— Begin Data —

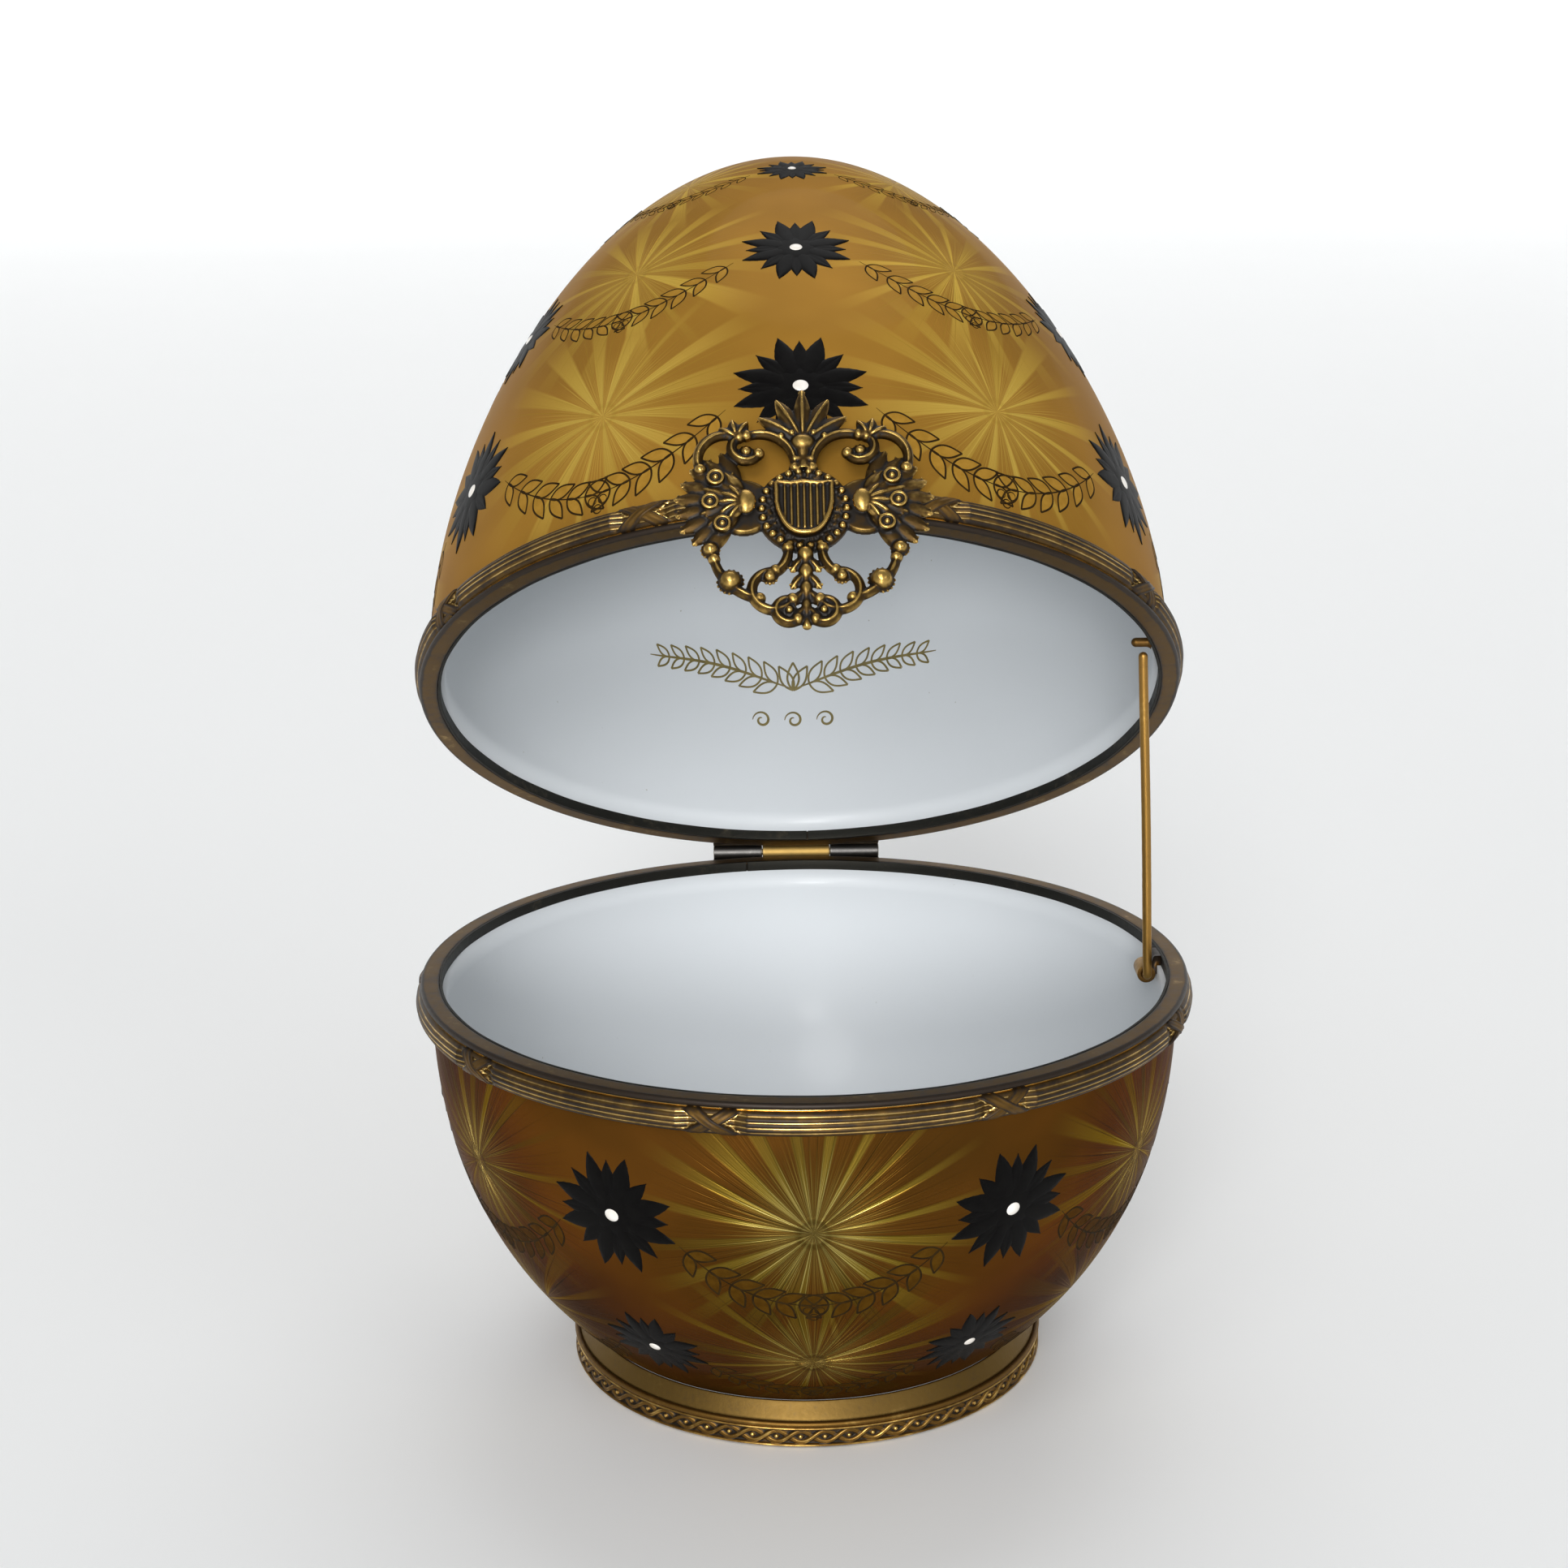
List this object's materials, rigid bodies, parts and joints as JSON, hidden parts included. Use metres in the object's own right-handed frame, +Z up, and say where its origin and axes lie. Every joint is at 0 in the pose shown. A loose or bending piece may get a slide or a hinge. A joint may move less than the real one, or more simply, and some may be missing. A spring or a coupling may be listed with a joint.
{
  "type": "hinged egg box on foot",
  "caption": "Hinged porcelain egg box on a brass foot, with reeded rim bands, a folding stay that props the lid, and a cast openwork badge on the lid's front.",
  "frame": {"origin": "centre of the foot's underside, on the table", "axes": "+Z up, +X along the hinge pin to the side with the stay, -Y towards the front and the badge"},
  "size_m": [0.1091, 0.1335, 0.1671],
  "materials": {
    "porcelain_bowl": "glossy translucent amber enamel over engine turning outside, white glaze inside",
    "porcelain_lid": "glossy translucent gold enamel over engine turning outside, white glaze inside",
    "band_brass": "antiqued cast brass, dark in the hollows",
    "tie_brass": "antiqued cast brass",
    "lining_brass": "dark patinated strip",
    "foot_brass": "satin turned brass",
    "frieze_brass": "antiqued brass relief",
    "hinge_brass": "dark patinated brass",
    "hinge_bright": "worn bright brass",
    "pin_steel": "plain steel wire",
    "stay_brass": "smooth drawn brass wire",
    "peg_brass": "dark patinated brass",
    "badge_brass": "antiqued cast brass with rubbed highlights"
  },
  "bodies": {
    "bowl": {"bowl_shell": "porcelain_bowl", "bowl_rim_band": "band_brass", "bowl_band_ties": "tie_brass", "bowl_rim_lining": "lining_brass", "foot_ring": "foot_brass", "foot_frieze": "frieze_brass", "foot_bead": "foot_brass", "bowl_hinge_seat": "hinge_brass", "hinge_tube_left": "hinge_brass", "hinge_tube_right": "hinge_brass", "hinge_pin": "pin_steel", "stay_pivot_tube": "hinge_brass"},
    "lid": {"lid_shell": "porcelain_lid", "lid_rim_band": "band_brass", "lid_band_ties": "tie_brass", "lid_rim_lining": "lining_brass", "lid_hinge_seat": "hinge_brass", "hinge_tube_middle": "hinge_bright", "stay_peg": "peg_brass", "badge": "badge_brass", "badge_studs": "hinge_brass"},
    "stay": {"stay_rod": "stay_brass", "stay_end_button": "stay_brass"}
  },
  "joints": [
    {"name": "lid_hinge", "type": "hinge", "parent": "bowl", "child": "lid", "pos_m": [0, 0.0554, 0.0577], "axis": [1, 0, 0], "range_deg": [0, 38.6]},
    {"name": "stay_swing", "type": "hinge", "parent": "bowl", "child": "stay", "pos_m": [0.0487, 0, 0.0548], "axis": [0, -1, 0], "range_deg": [0, 154.4]}
  ],
  "couplings": [
    {"joint": "stay_swing", "follows": "lid_hinge", "ratio": 4}
  ]
}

— End Data —

§ Problem to work on: Repeat the material above in full, keeping every word.

§ Task answer:
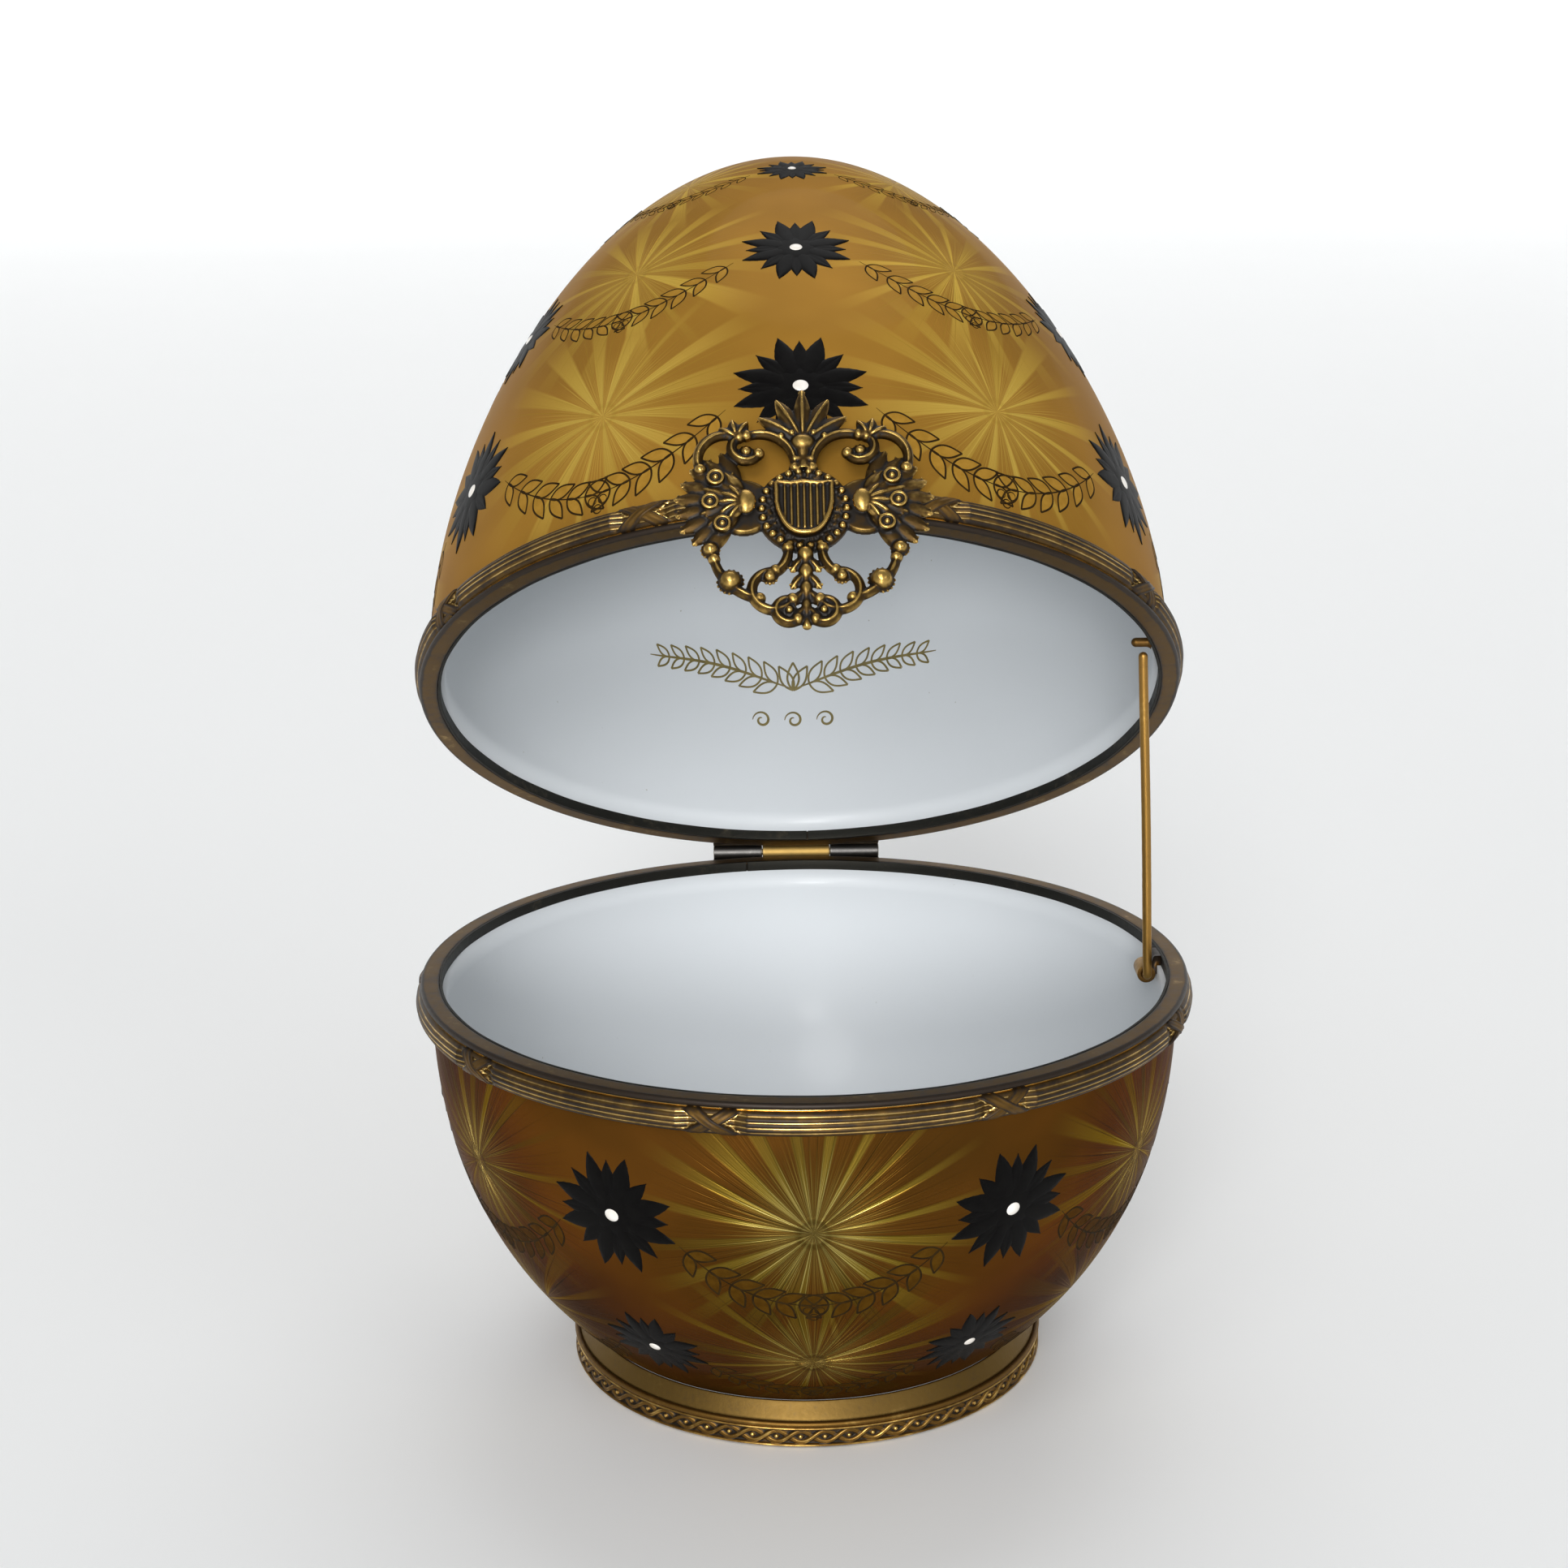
List this object's materials, rigid bodies, parts and joints as JSON, hidden parts included. Use metres in the object's own right-handed frame, +Z up, and say where its origin and axes lie. Every joint is at 0 in the pose shown. A loose or bending piece may get a slide or a hinge. A joint may move less than the real one, or more simply, and some may be missing. A spring or a coupling may be listed with a joint.
{
  "type": "hinged egg box on foot",
  "caption": "Hinged porcelain egg box on a brass foot, with reeded rim bands, a folding stay that props the lid, and a cast openwork badge on the lid's front.",
  "frame": {"origin": "centre of the foot's underside, on the table", "axes": "+Z up, +X along the hinge pin to the side with the stay, -Y towards the front and the badge"},
  "size_m": [0.1091, 0.1335, 0.1671],
  "materials": {
    "porcelain_bowl": "glossy translucent amber enamel over engine turning outside, white glaze inside",
    "porcelain_lid": "glossy translucent gold enamel over engine turning outside, white glaze inside",
    "band_brass": "antiqued cast brass, dark in the hollows",
    "tie_brass": "antiqued cast brass",
    "lining_brass": "dark patinated strip",
    "foot_brass": "satin turned brass",
    "frieze_brass": "antiqued brass relief",
    "hinge_brass": "dark patinated brass",
    "hinge_bright": "worn bright brass",
    "pin_steel": "plain steel wire",
    "stay_brass": "smooth drawn brass wire",
    "peg_brass": "dark patinated brass",
    "badge_brass": "antiqued cast brass with rubbed highlights"
  },
  "bodies": {
    "bowl": {"bowl_shell": "porcelain_bowl", "bowl_rim_band": "band_brass", "bowl_band_ties": "tie_brass", "bowl_rim_lining": "lining_brass", "foot_ring": "foot_brass", "foot_frieze": "frieze_brass", "foot_bead": "foot_brass", "bowl_hinge_seat": "hinge_brass", "hinge_tube_left": "hinge_brass", "hinge_tube_right": "hinge_brass", "hinge_pin": "pin_steel", "stay_pivot_tube": "hinge_brass"},
    "lid": {"lid_shell": "porcelain_lid", "lid_rim_band": "band_brass", "lid_band_ties": "tie_brass", "lid_rim_lining": "lining_brass", "lid_hinge_seat": "hinge_brass", "hinge_tube_middle": "hinge_bright", "stay_peg": "peg_brass", "badge": "badge_brass", "badge_studs": "hinge_brass"},
    "stay": {"stay_rod": "stay_brass", "stay_end_button": "stay_brass"}
  },
  "joints": [
    {"name": "lid_hinge", "type": "hinge", "parent": "bowl", "child": "lid", "pos_m": [0, 0.0554, 0.0577], "axis": [1, 0, 0], "range_deg": [0, 38.6]},
    {"name": "stay_swing", "type": "hinge", "parent": "bowl", "child": "stay", "pos_m": [0.0487, 0, 0.0548], "axis": [0, -1, 0], "range_deg": [0, 154.4]}
  ],
  "couplings": [
    {"joint": "stay_swing", "follows": "lid_hinge", "ratio": 4}
  ]
}